Speaking after a discussion with family members of the 26 victims killed in Newtown, Ridge said he "regrets" that the amendment, authored by Sens. Joe Manchin, D-W.Va., and Pat Toomey, R-Penn., failed Wednesday, 54 to 46.

"At the end of the day, I think the president.... and these people are absolutely determined to start the process," he said. "And as someone who previously voted for an assault weapon ban back in '85, I think it is certainly within the right, as a matter of public policy, to circumscribe your ability to access certain kinds of firearms, and I certainly thought at least the background check would find bipartisan support. I regret that it didn't."

Citing the 2007 shooting at Virginia Tech, where the gunman was under a court order at the time because of a psychological illness, Ridge said the background check expansion would have been "a very positive first step" in helping to identify persons not suited to purchase firearms. Giuliani agreed, and pointed out that failed or not, "just having the debate was a lot better than what's happened in the last 10 years where this debate has been suppressed." But meaningful reform on gun laws, he added, has to dive even deeper into mental illness in the United States.

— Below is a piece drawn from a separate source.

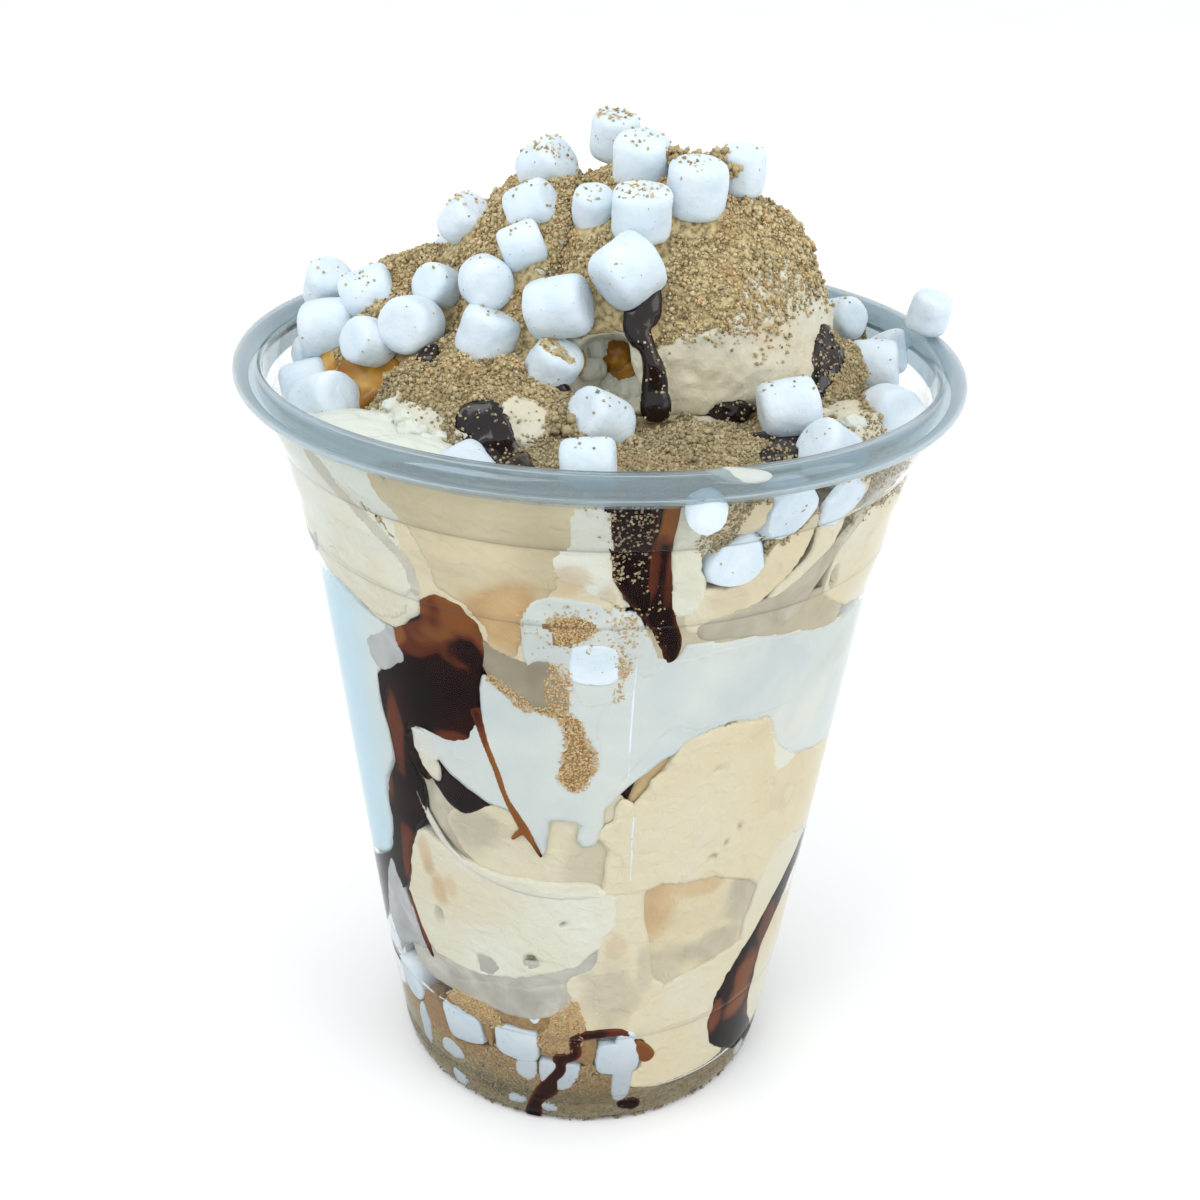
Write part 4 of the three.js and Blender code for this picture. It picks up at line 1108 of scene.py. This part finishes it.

"If this law had been passed, would it have prevented Adam Lanza?" Giuliani asked. "The sad answer to it is no, it would not have prevented Adam Lanza because Adam Lanza was not in any database indicating that he had mental illness because all that information is kept very private. It's kept very confidential. If we're really going to improve here, if we're really going to be honest with these people you had on the show, and prevent, or attempt to prevent another Sandy Hook, you've got to do something about how secretive all of these mental health records are - the privacy aspect of it.

"It's one thing to say you have a background check and a database; it's another thing to say the information is not in the database," Giuliani continued. "So you've got to deal with both parts of it. And I think that would have made a much more difficult vote for those people who voted against it. I would have voted for it, in any event, but I think it would have made it a more difficult vote."